Это мой ребенок - страница 50

стр.

Уже завтра должны были состояться похороны, а я никак не могла смириться с тем, что отца больше нет. Как же это тяжело, когда уходит близкий человек… Но нужно продолжать жить, чтобы частичка его осталась в памяти как что-то хорошее и светлое. Отец был таким добрым и заботливым, рядом с ним я чувствовала, что мне тепло и комфортно. Но, кроме последней недели, проведенной рядом, я так ничего и не смогла вспомнить. Разве что многочисленные семейные фотографии и видео рисовали картину безмятежного счастливого детства.

Как можно не помнить своих родителей? Самых любимых и дорогих людей на свете?..

А самое главное — я никогда не прощу себе, что взяла и уехала, бросив больного отца. И почему так поступила, ума не приложу… Что вынудило меня бежать из дома, когда близкому человеку так плохо? Меня опоили наркотиками? Может быть, шантажировали, угрожали? Я узнаю об этом, только когда всё вспомню…

* * *

Было около трёх часов дня, когда в дверь постучали. Надежда принесла в комнату поднос с едой и поставила на кофейный столик. Как ни странно, я снова почувствовала голод. Вроде бы утром Лёша приносил завтрак, половину которого я точно съела. Но в последнее время мне почему-то постоянно хотелось есть, и это было странно. Казалось бы, ну какая еда, когда на душе так тяжело, и мир, весь окружающий мир чужд и незнаком.

— Ну как ты, деточка? — сочувствующе спросила женщина, ласково и грустно глядя на меня.

За то небольшое время, что я провела здесь, в отцовском доме, мы успели подружиться. Прежняя кухарка уволилась пару месяцев назад. Надежда заняла её место. Она так и не успела познакомиться со мной до отъезда в круиз. Наверное, поэтому мне было легче общаться с ней, чем с другими людьми, которые хорошо знали прежнюю Викторию и теперь качали головами, когда я обращалась к ним на «вы».

— Лучше, Наденька, — я попыталась улыбнуться, но не получилось. — Садитесь, пообедаем вместе.

Домработница тяжело вздохнула:

— Доброе у тебя сердце, девочка. Сейчас не могу, нужно закончить уборку. Не волнуйся за меня.

— Спасибо за заботу. Возвращайтесь, когда закончите, ладно? — попросила я, и почувствовала, как тонко и жалобно прозвучал голос.

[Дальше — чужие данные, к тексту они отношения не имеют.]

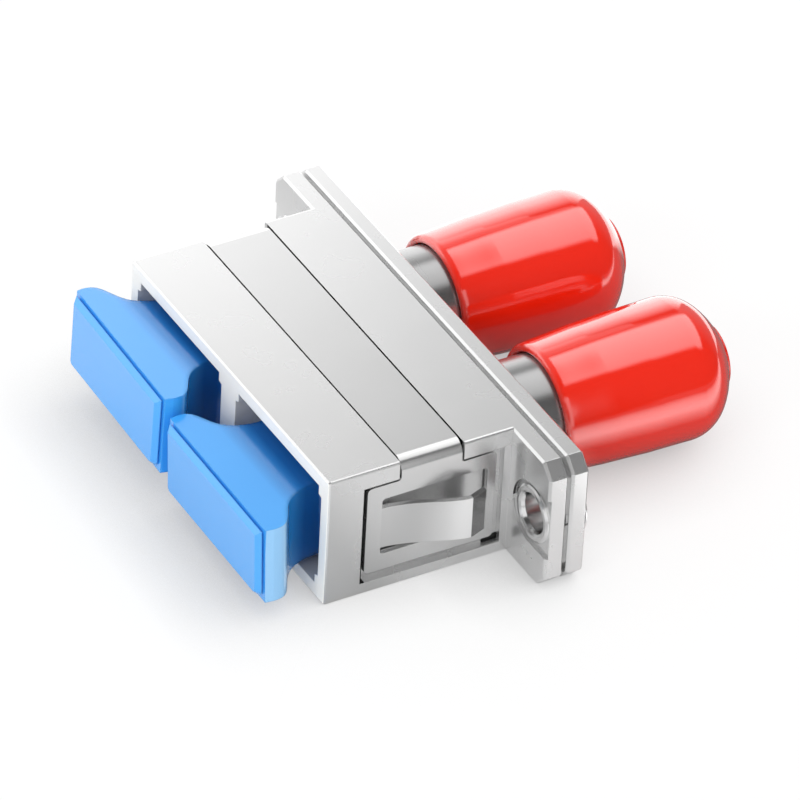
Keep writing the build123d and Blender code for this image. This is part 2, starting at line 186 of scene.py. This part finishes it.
# Painted highlight on the sides of the plug's front lip
BLUE_LIP_PAINTED_HIGHLIGHT = (0.3, 0.62, 0.98, 1.0)
BLUE_ROUGHNESS = (0.2, 0.26)
BLUE_COAT_ROUGHNESS = 0.12
RED_COLOURS = ((0.97, 0.018, 0.004, 1.0), (0.99, 0.024, 0.006, 1.0))
RED_ROUGHNESS = (0.09, 0.12)
RED_IOR = 1.7
RED_COAT_IOR = 1.9
RED_COAT_ROUGHNESS = 0.06
# Radius of the soft edges in millimetres
PLUG_CRISP_EDGE = 0.1
PLUG_SOFT_EDGE = 0.45
CAP_EDGE = 0.2
EDGE_SAMPLES = 6


def principled(name):
    """New material with a Principled BSDF; returns the material, its node tree and the shader node."""
    material = bpy.data.materials.new(name)
    material.use_nodes = True
    tree = material.node_tree
    shader = tree.nodes["Principled BSDF"]
    return material, tree, shader


def grey(shade):
    return (shade, shade, shade, 1.0)


def coordinates(tree, kind="Object"):
    """X, Y and Z of the object's own coordinates, or of the generated ones."""
    texture = tree.nodes.new("ShaderNodeTexCoord")
    axes = tree.nodes.new("ShaderNodeSeparateXYZ")
    tree.links.new(texture.outputs[kind], axes.inputs["Vector"])
    return axes.outputs["X"], axes.outputs["Y"], axes.outputs["Z"]


def noise(tree, scale, detail=3.0, stretch=(1.0, 1.0, 1.0)):
    """Noise on the object's own coordinates, which a Mapping node can stretch."""
    texture = tree.nodes.new("ShaderNodeTexCoord")
    mapping = tree.nodes.new("ShaderNodeMapping")
    mapping.inputs["Scale"].default_value = stretch
    tree.links.new(texture.outputs["Object"], mapping.inputs["Vector"])
    node = tree.nodes.new("ShaderNodeTexNoise")
    node.inputs["Scale"].default_value = scale
    node.inputs["Detail"].default_value = detail
    tree.links.new(mapping.outputs["Vector"], node.inputs["Vector"])
    return node.outputs["Fac"]


def spread(tree, value, low, high, from_low=0.0, from_high=1.0):
    """Remaps a value, held between its two limits, to the range low to high."""
    node = tree.nodes.new("ShaderNodeMapRange")
    node.inputs["From Min"].default_value = from_low
    node.inputs["From Max"].default_value = from_high
    node.inputs["To Min"].default_value = low
    node.inputs["To Max"].default_value = high
    tree.links.new(value, node.inputs["Value"])
    return node.outputs["Result"]


def blend_colours(tree, factor, first, second):
    """Mix of two colours; the first is a socket or a colour."""
    node = tree.nodes.new("ShaderNodeMix")
    node.data_type = "RGBA"
    if isinstance(first, tuple):
        node.inputs["A"].default_value = first
    else:
        tree.links.new(first, node.inputs["A"])
    node.inputs["B"].default_value = second
    tree.links.new(factor, node.inputs["Factor"])
    return node.outputs["Result"]


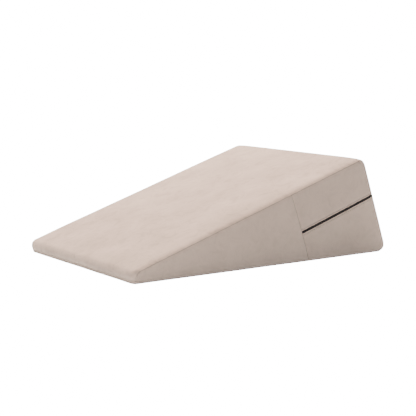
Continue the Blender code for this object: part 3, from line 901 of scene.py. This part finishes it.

Почему-то не хотелось, чтобы она уходила. Слёзы продолжали жечь глаза, но в присутствии братьев я решила сдерживаться. Ведь им тоже нелегко, вся забота о похоронах лежала на их плечах.

Мы обнялись, и Надежда вышла из комнаты, тихонько прикрыв дверь.

Я придвинула себе тарелку с зелёным горошком, приправленным васаби, и с наслаждением вдохнула острый аромат. Макс ещё позавчера познакомил меня с этой необычной закуской, сказав, что это одна из его любимых.

Но не успела взять в рот и кусочка, как дверь снова приоткрылась, и на пороге показался Алексей.

— Не возражаешь, если я присоединюсь? — брат подошёл и, учуяв жгучую японскую пряность, скривился: — Тебе нельзя острое!

— С чего это? — невольно удивилась я.

— В нём полно красителей и стабилизаторов, у тебя может возникнуть аллергия.

Ах вот он о чём… Сейчас меня не волновали такие мелочи.

— Попробуй сначала супчик, — Лёша кивнул в сторону дымящейся тарелки наваристого борща. — Вон как похудела за эти дни, я очень волнуюсь за тебя. Давай сначала поешь, потом поговорим.

Я принялась за суп и между делом посетовала:

— Почему-то есть всё время хочется… Может, со мной что-то не так? У нас такое горе, а я о еде думаю…

— Думаю, это нервы, Вика.

— Похороны уже завтра, — пробормотала, отложив ложку. — До сих пор не могу поверить, что его больше нет.

Снова накатила горечь, в горле пересохло. А Лёша, как и все последние дни, принялся утешать:

— Ну вот, опять слёзы… Он ушёл из жизни счастливым благодаря тебе!

— А мог бы прожить дольше, если бы я была рядом с самого начала болезни. А я помчалась развлекаться…

Сказала и осеклась, словно увидев себя со стороны. Как маленький нашкодивший ребёнок, который ищет прощения и утешения у взрослых, когда у них полно других забот…

— Хватит уже, Вика. Хватит обвинять себя, — брат потянулся за стаканом томатного сока и передал его мне. — Твой любимый, свежевыжатый.

— Прости, — вздохнула я. — Я такая обуза.